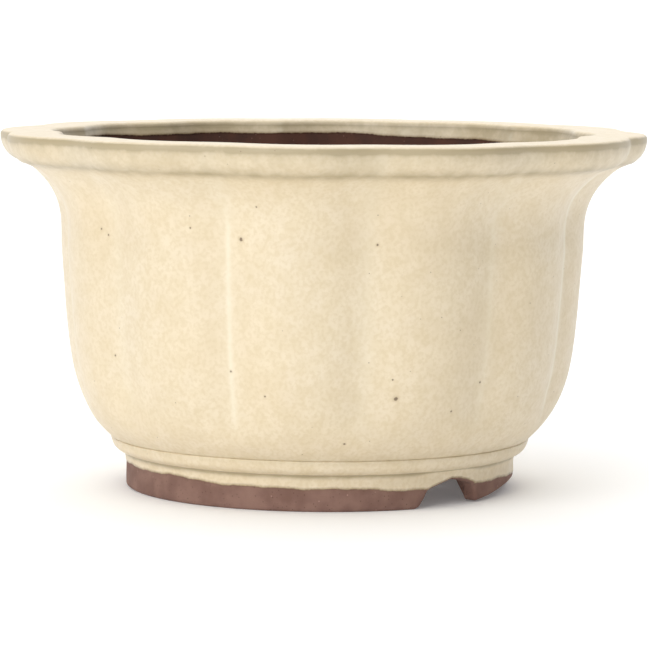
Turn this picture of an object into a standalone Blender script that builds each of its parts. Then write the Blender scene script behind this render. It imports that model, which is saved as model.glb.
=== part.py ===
"""A round lobed bonsai pot of glazed stoneware, modelled as the clay pieces that a potter joins.

A pressed wall stands on a rounded bead band and a notched foot ring. A flat flared lip caps it, and
a floor slab with a drain hole and four holes for the tree's tie wires closes it below.

Metres, +Z up. The origin is on the surface that the pot stands on, at the pot's axis. An azimuth of
0 is at -Y and it grows towards +X. The two drainage notches of the foot lie on the X axis.
"""

import bmesh
import bpy
from math import cos, pi, radians, sin, sqrt
from mathutils import Vector

# Overall sizes
POT_HEIGHT = 0.192
LIP_RADIUS = 0.175  # across the crown of a lobe

# Lip
LIP_WIDTH = 0.029
LIP_THICKNESS = 0.015
LIP_TOP_ROUND = 0.004
LIP_UNDER_ROUND = 0.0105
LIP_INNER_ROUND = 0.003

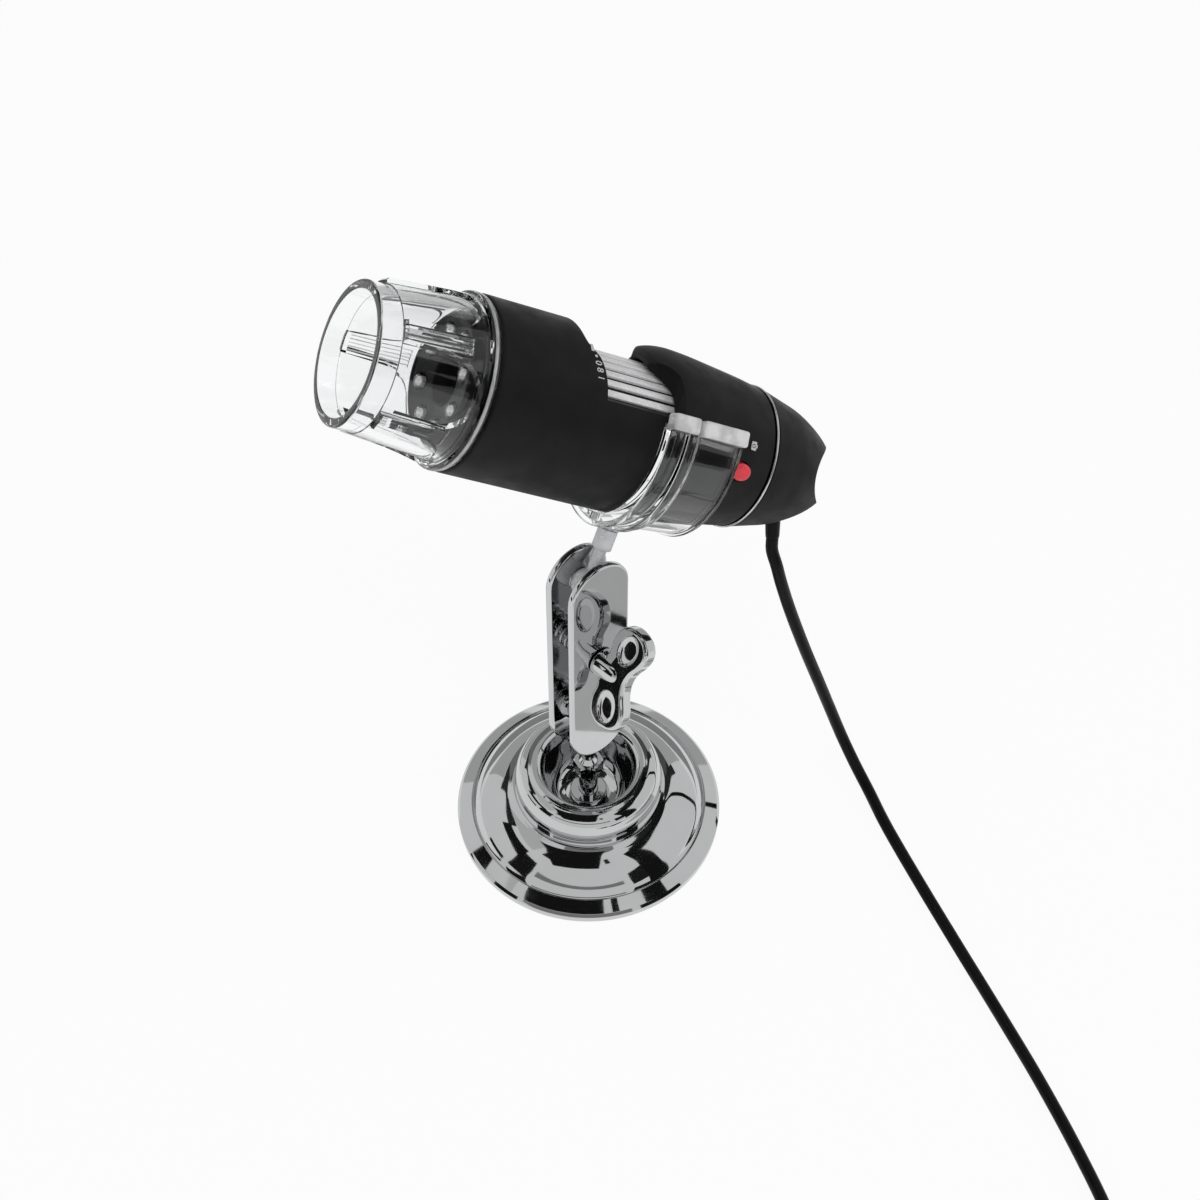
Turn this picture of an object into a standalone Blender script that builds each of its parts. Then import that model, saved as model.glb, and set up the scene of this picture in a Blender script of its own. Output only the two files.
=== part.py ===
"""A hand-held USB microscope on its chrome ball-joint stand.

The stand's foot sits at the origin, on the table plane z = 0, and +Z is up.
The viewer stands at -Y.  Pieces are grouped under empties that mark the axes they turn about:
the foot's stud (vertical), the lower ball, the upper ball, the clear cradle and the barrel's own axis.
In the barrel's frame +Z runs from the nose to the tail, +X is the side of the focus window
and +Y is the side of the snapshot button.
"""
import math

import bmesh
import bpy
from mathutils import Matrix, Vector

MM = 0.001

# Clearances shared by every fit
GAP = 0.3 * MM            # between pieces that touch
RUN = 0.35 * MM           # between pieces that turn or slide on each other
OVERRUN = 1.0 * MM        # how far a cutter runs past the face that it opens

# Stand: foot
FOOT_R = 29.2 * MM
FOOT_LIFT = 0.8 * MM          # the metal edge hangs this far above the table
FOOT_EDGE_H = 1.6 * MM
FOOT_CHAMFER = 0.6 * MM
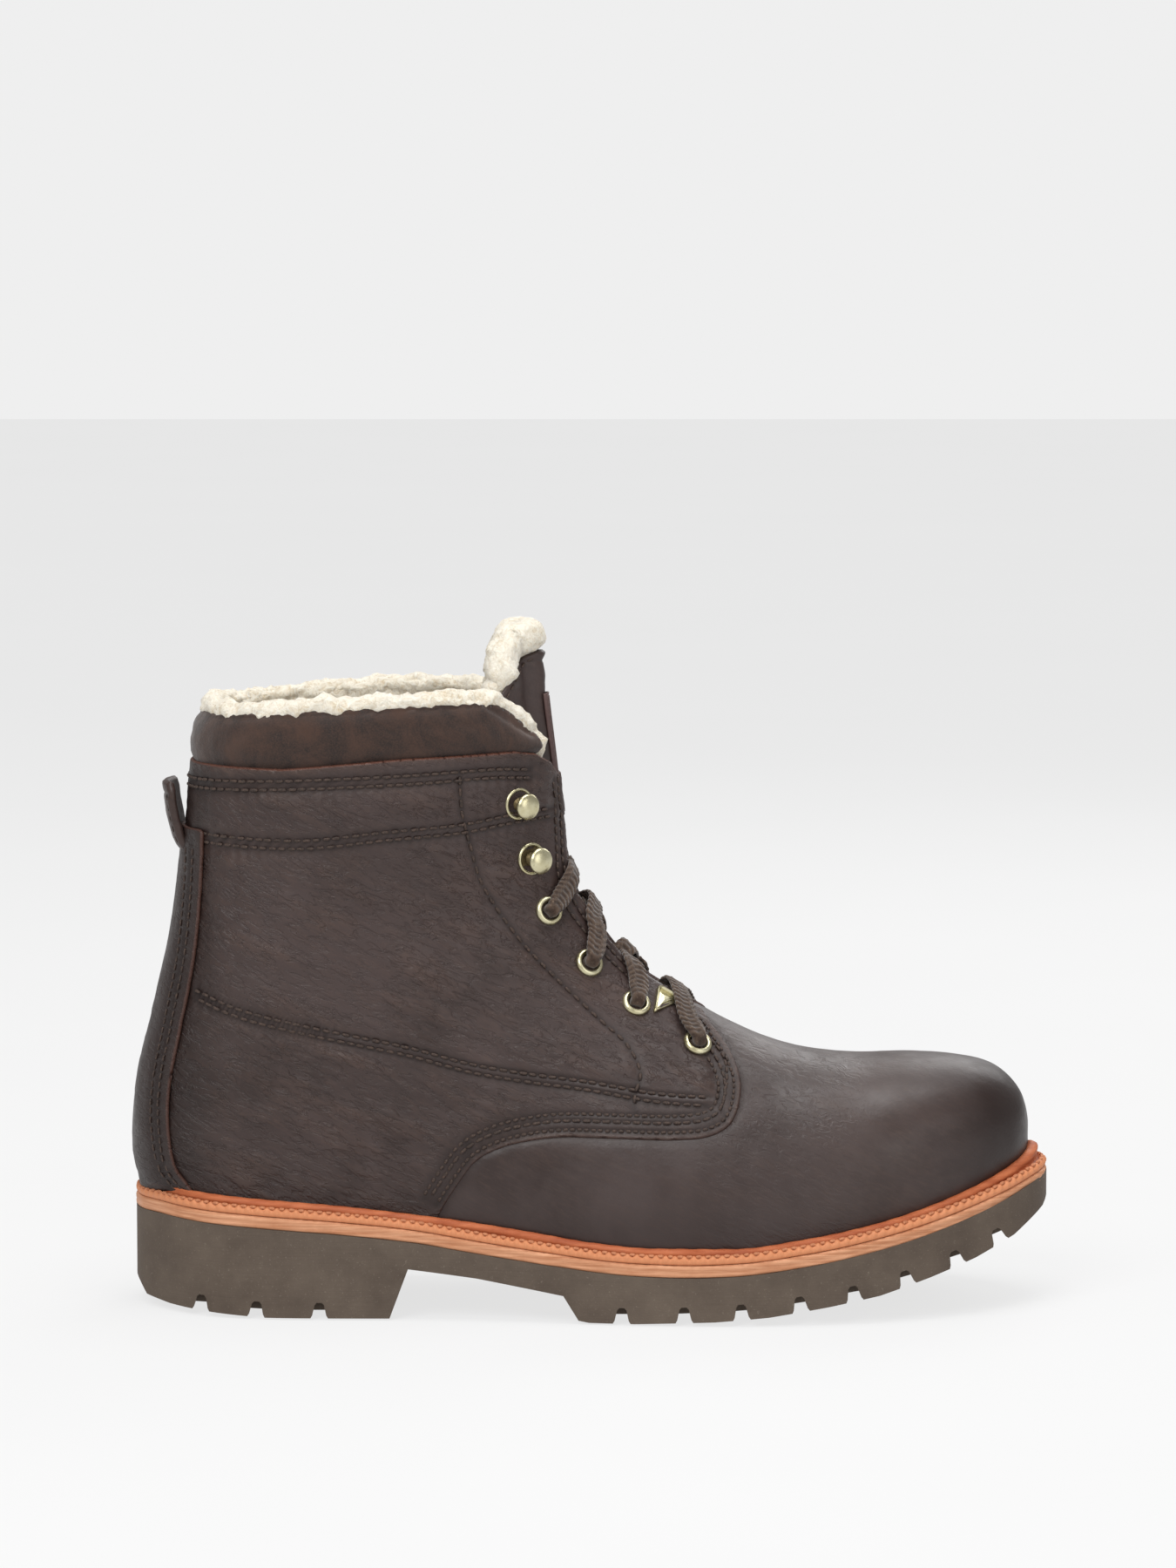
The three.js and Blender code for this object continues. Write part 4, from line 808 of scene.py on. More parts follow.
def side_lines(*names):
    return np.minimum.reduce([line_dist(LINES[s][n]) for s in (-1, 1) for n in names])


D_SEAM = side_lines("mid", "mid2", "bandL", "bandL2", "bandU", "bandU2")
D_FINE = np.minimum(side_lines("facst", "fvert", "e1", "e2"), side_lines("q1", "q2", "q3"))
D_MID = side_lines("mid"); D_BL = side_lines("bandL"); D_BU = side_lines("bandU")


def above(line):
    q = resample(line, 2.0)
    o = np.argsort(q[:, 0])
    return GZ - np.interp(GX, q[o, 0], q[o, 2])


A_MID = above(midl); A_BL = above(bandL); A_BU = above(bandU)
wrk = np.zeros_like(GX) + 1.0
wrk *= 0.55 + 0.45 * sm((roll + 0.35) / 0.7)
H = 0.40 * roll + 0.34 * fine * wrk + 0.30 * soft
H = H * (0.12 + 0.88 * sm((D_SEAM - 1.2) / 5.0)) * (0.15 + 0.85 * sm((D_FINE - 1.0) / 3.0))
# lapped seams: the piece above lies over the one below
H += 0.55 * sm((A_MID + 3.6) / 0.9) * sm((GX + 128) / 4) * np.where(GX < 38, 1, 0)
H += 0.50 * sm((A_BL + 3.8) / 0.9)
H -= 0.60 * np.exp(-(D_SEAM / 0.95) ** 2) + 0.36 * np.exp(-(D_FINE / 0.8) ** 2)
pk = np.sin(GX * 1.9) * np.exp(-((D_SEAM - 2.6) / 1.9) ** 2)
H += 0.16 * pk
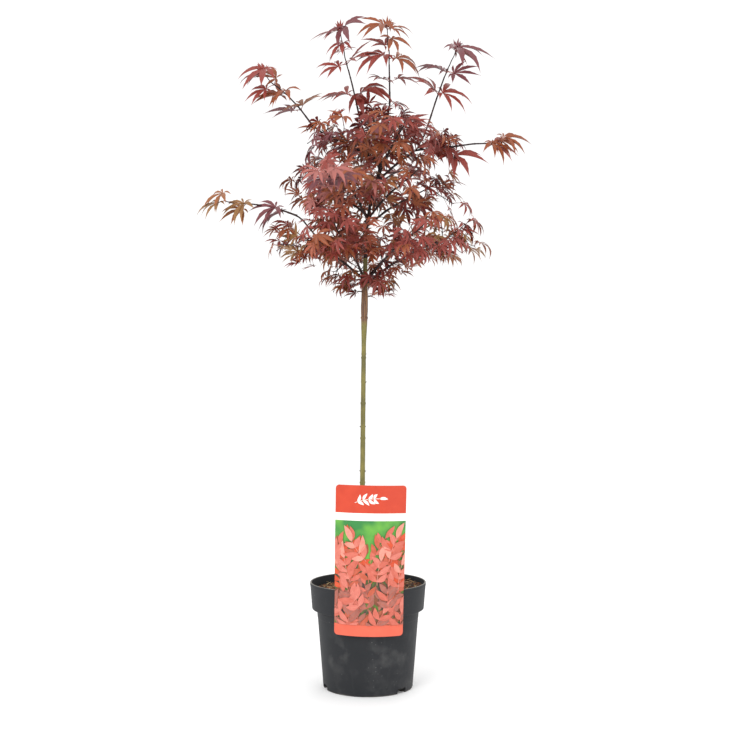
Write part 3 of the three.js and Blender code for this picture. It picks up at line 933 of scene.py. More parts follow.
LEAF_GAP = 0.26  # between the hearts of two leaves, as a share of a leaf's length
INNER_SHRINK = 0.38  # how much smaller the leaves deep in the crown are
SHRUNK_DEPTH = 45 * MM  # how deep they are when they are smallest
FIRST_TINT_SHARE = 0.7  # the share of a spray's leaves that take the first of its two tints
TRIES = 10  # for each leaf
TRY_SHRINK = 0.03  # how much smaller each next try is
FOLDED, FOLDED_STALK = 19 * MM, 5 * MM  # the lengths of a shoot's youngest leaves and of their stalks
STALK_RADIUS = 0.013  # as a share of the leaf's length
STALK_AHEAD, STALK_SAG = (0.2, 0.8), (0.1, 0.45)  # how far stalks point along their twig, and sag
SIZE_SPREAD = (0.84, 1.1)  # the least and most of a leaf's size, as a share of what its node gives
LAST_AHEAD = 1.8  # how much more the leaves at a twig's tip point on along it
# How large the leaves are beside what their habit says, by the start of a mass's name.
SIZE_BY_PLACE = {
    "front_left": 1.02,
    "top_left": 1.05,
    "top_right": 1.1,
    "high_left": 0.95,
    "far_left": 1.06,
    "far_right": 1.1,
    "upper_front": 0.92,
    "middle_front_left": 1.02,
    "middle_front_right": 0.88,
    "lower_front_left": 0.93,
    "lower_front_right": 0.85,
    "": 1,
}
# How likely each tint is, by the start of a mass's name.
TINTS_BY_PLACE = {
    "skirt_left": {"wine": 4, "crimson": 2, "russet": 2},
    "skirt": {"russet": 4, "copper": 1, "wine": 2},
    "top_left": {"plum": 2, "crimson": 2, "wine": 1},
    "top_centre_collar": {"wine": 2, "crimson": 1},
    "top_centre": {"russet": 3, "crimson": 2, "plum": 1},
    "top_right": {"crimson": 2, "plum": 2, "wine": 2},
    "top": {"crimson": 3, "plum": 2, "wine": 4},
    "high_left_collar": {"copper": 2, "plum": 1},
    "high_left": {"crimson": 3, "russet": 3, "plum": 1},
    "far_left_collar": {"plum": 3, "wine": 2},
    "far_left": {"bronze": 3, "copper": 1},
    "far_right_collar": {"crimson": 3, "wine": 2},
    "far_right": {"rose": 3, "russet": 2},
    # The darker crimson and plum among its rose leaves are partly real tints and partly painted shade
    # between the leaves.
    "front_left": {"rose": 4, "crimson": 1, "plum": 1},
    "middle_front_left": {"rose": 3, "coral": 2, "crimson": 2, "russet": 2},
    "lower_front_left": {"coral": 3, "russet": 4, "crimson": 4, "wine": 1},
    # The shade tint here is painted shade low in the crown.
    "lower_front_right": {"russet": 4, "wine": 2, "crimson": 2, "copper": 1, "shade": 1, "bronze": 1},
    "lower_right": {"crimson": 3, "copper": 1, "bronze": 2, "russet": 4},
    "lower_left": {"russet": 4, "bronze": 1, "wine": 2, "crimson": 2, "copper": 1},
    "lower": {"russet": 3, "copper": 1, "wine": 2, "crimson": 1},
    "middle_left": {"russet": 3, "wine": 3, "crimson": 2},
    "middle_front_right": {"russet": 5, "copper": 2, "crimson": 2, "wine": 1},
    "middle_right": {"russet": 4, "copper": 2, "crimson": 3, "wine": 1},
    "middle": {"wine": 4, "crimson": 3, "russet": 2},
    "upper_front": {"crimson": 4, "wine": 3, "rose": 1, "russet": 2},
    "upper_right": {"wine": 4, "crimson": 3, "russet": 3},
    "upper": {"wine": 4, "crimson": 3, "plum": 1, "russet": 1},
    "": {"crimson": 3, "wine": 4, "russet": 2, "plum": 1},
}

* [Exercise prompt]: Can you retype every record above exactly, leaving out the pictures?

* [Exercise result]:
Turn this picture of an object into a standalone Blender script that builds each of its parts. Then write the Blender scene script behind this render. It imports that model, which is saved as model.glb.
=== part.py ===
"""A round lobed bonsai pot of glazed stoneware, modelled as the clay pieces that a potter joins.

A pressed wall stands on a rounded bead band and a notched foot ring. A flat flared lip caps it, and
a floor slab with a drain hole and four holes for the tree's tie wires closes it below.

Metres, +Z up. The origin is on the surface that the pot stands on, at the pot's axis. An azimuth of
0 is at -Y and it grows towards +X. The two drainage notches of the foot lie on the X axis.
"""

import bmesh
import bpy
from math import cos, pi, radians, sin, sqrt
from mathutils import Vector

# Overall sizes
POT_HEIGHT = 0.192
LIP_RADIUS = 0.175  # across the crown of a lobe

# Lip
LIP_WIDTH = 0.029
LIP_THICKNESS = 0.015
LIP_TOP_ROUND = 0.004
LIP_UNDER_ROUND = 0.0105
LIP_INNER_ROUND = 0.003

Turn this picture of an object into a standalone Blender script that builds each of its parts. Then import that model, saved as model.glb, and set up the scene of this picture in a Blender script of its own. Output only the two files.
=== part.py ===
"""A hand-held USB microscope on its chrome ball-joint stand.

The stand's foot sits at the origin, on the table plane z = 0, and +Z is up.
The viewer stands at -Y.  Pieces are grouped under empties that mark the axes they turn about:
the foot's stud (vertical), the lower ball, the upper ball, the clear cradle and the barrel's own axis.
In the barrel's frame +Z runs from the nose to the tail, +X is the side of the focus window
and +Y is the side of the snapshot button.
"""
import math

import bmesh
import bpy
from mathutils import Matrix, Vector

MM = 0.001

# Clearances shared by every fit
GAP = 0.3 * MM            # between pieces that touch
RUN = 0.35 * MM           # between pieces that turn or slide on each other
OVERRUN = 1.0 * MM        # how far a cutter runs past the face that it opens

# Stand: foot
FOOT_R = 29.2 * MM
FOOT_LIFT = 0.8 * MM          # the metal edge hangs this far above the table
FOOT_EDGE_H = 1.6 * MM
FOOT_CHAMFER = 0.6 * MM
The three.js and Blender code for this object continues. Write part 4, from line 808 of scene.py on. More parts follow.
def side_lines(*names):
    return np.minimum.reduce([line_dist(LINES[s][n]) for s in (-1, 1) for n in names])


D_SEAM = side_lines("mid", "mid2", "bandL", "bandL2", "bandU", "bandU2")
D_FINE = np.minimum(side_lines("facst", "fvert", "e1", "e2"), side_lines("q1", "q2", "q3"))
D_MID = side_lines("mid"); D_BL = side_lines("bandL"); D_BU = side_lines("bandU")


def above(line):
    q = resample(line, 2.0)
    o = np.argsort(q[:, 0])
    return GZ - np.interp(GX, q[o, 0], q[o, 2])


A_MID = above(midl); A_BL = above(bandL); A_BU = above(bandU)
wrk = np.zeros_like(GX) + 1.0
wrk *= 0.55 + 0.45 * sm((roll + 0.35) / 0.7)
H = 0.40 * roll + 0.34 * fine * wrk + 0.30 * soft
H = H * (0.12 + 0.88 * sm((D_SEAM - 1.2) / 5.0)) * (0.15 + 0.85 * sm((D_FINE - 1.0) / 3.0))
# lapped seams: the piece above lies over the one below
H += 0.55 * sm((A_MID + 3.6) / 0.9) * sm((GX + 128) / 4) * np.where(GX < 38, 1, 0)
H += 0.50 * sm((A_BL + 3.8) / 0.9)
H -= 0.60 * np.exp(-(D_SEAM / 0.95) ** 2) + 0.36 * np.exp(-(D_FINE / 0.8) ** 2)
pk = np.sin(GX * 1.9) * np.exp(-((D_SEAM - 2.6) / 1.9) ** 2)
H += 0.16 * pk
Write part 3 of the three.js and Blender code for this picture. It picks up at line 933 of scene.py. More parts follow.
LEAF_GAP = 0.26  # between the hearts of two leaves, as a share of a leaf's length
INNER_SHRINK = 0.38  # how much smaller the leaves deep in the crown are
SHRUNK_DEPTH = 45 * MM  # how deep they are when they are smallest
FIRST_TINT_SHARE = 0.7  # the share of a spray's leaves that take the first of its two tints
TRIES = 10  # for each leaf
TRY_SHRINK = 0.03  # how much smaller each next try is
FOLDED, FOLDED_STALK = 19 * MM, 5 * MM  # the lengths of a shoot's youngest leaves and of their stalks
STALK_RADIUS = 0.013  # as a share of the leaf's length
STALK_AHEAD, STALK_SAG = (0.2, 0.8), (0.1, 0.45)  # how far stalks point along their twig, and sag
SIZE_SPREAD = (0.84, 1.1)  # the least and most of a leaf's size, as a share of what its node gives
LAST_AHEAD = 1.8  # how much more the leaves at a twig's tip point on along it
# How large the leaves are beside what their habit says, by the start of a mass's name.
SIZE_BY_PLACE = {
    "front_left": 1.02,
    "top_left": 1.05,
    "top_right": 1.1,
    "high_left": 0.95,
    "far_left": 1.06,
    "far_right": 1.1,
    "upper_front": 0.92,
    "middle_front_left": 1.02,
    "middle_front_right": 0.88,
    "lower_front_left": 0.93,
    "lower_front_right": 0.85,
    "": 1,
}
# How likely each tint is, by the start of a mass's name.
TINTS_BY_PLACE = {
    "skirt_left": {"wine": 4, "crimson": 2, "russet": 2},
    "skirt": {"russet": 4, "copper": 1, "wine": 2},
    "top_left": {"plum": 2, "crimson": 2, "wine": 1},
    "top_centre_collar": {"wine": 2, "crimson": 1},
    "top_centre": {"russet": 3, "crimson": 2, "plum": 1},
    "top_right": {"crimson": 2, "plum": 2, "wine": 2},
    "top": {"crimson": 3, "plum": 2, "wine": 4},
    "high_left_collar": {"copper": 2, "plum": 1},
    "high_left": {"crimson": 3, "russet": 3, "plum": 1},
    "far_left_collar": {"plum": 3, "wine": 2},
    "far_left": {"bronze": 3, "copper": 1},
    "far_right_collar": {"crimson": 3, "wine": 2},
    "far_right": {"rose": 3, "russet": 2},
    # The darker crimson and plum among its rose leaves are partly real tints and partly painted shade
    # between the leaves.
    "front_left": {"rose": 4, "crimson": 1, "plum": 1},
    "middle_front_left": {"rose": 3, "coral": 2, "crimson": 2, "russet": 2},
    "lower_front_left": {"coral": 3, "russet": 4, "crimson": 4, "wine": 1},
    # The shade tint here is painted shade low in the crown.
    "lower_front_right": {"russet": 4, "wine": 2, "crimson": 2, "copper": 1, "shade": 1, "bronze": 1},
    "lower_right": {"crimson": 3, "copper": 1, "bronze": 2, "russet": 4},
    "lower_left": {"russet": 4, "bronze": 1, "wine": 2, "crimson": 2, "copper": 1},
    "lower": {"russet": 3, "copper": 1, "wine": 2, "crimson": 1},
    "middle_left": {"russet": 3, "wine": 3, "crimson": 2},
    "middle_front_right": {"russet": 5, "copper": 2, "crimson": 2, "wine": 1},
    "middle_right": {"russet": 4, "copper": 2, "crimson": 3, "wine": 1},
    "middle": {"wine": 4, "crimson": 3, "russet": 2},
    "upper_front": {"crimson": 4, "wine": 3, "rose": 1, "russet": 2},
    "upper_right": {"wine": 4, "crimson": 3, "russet": 3},
    "upper": {"wine": 4, "crimson": 3, "plum": 1, "russet": 1},
    "": {"crimson": 3, "wine": 4, "russet": 2, "plum": 1},
}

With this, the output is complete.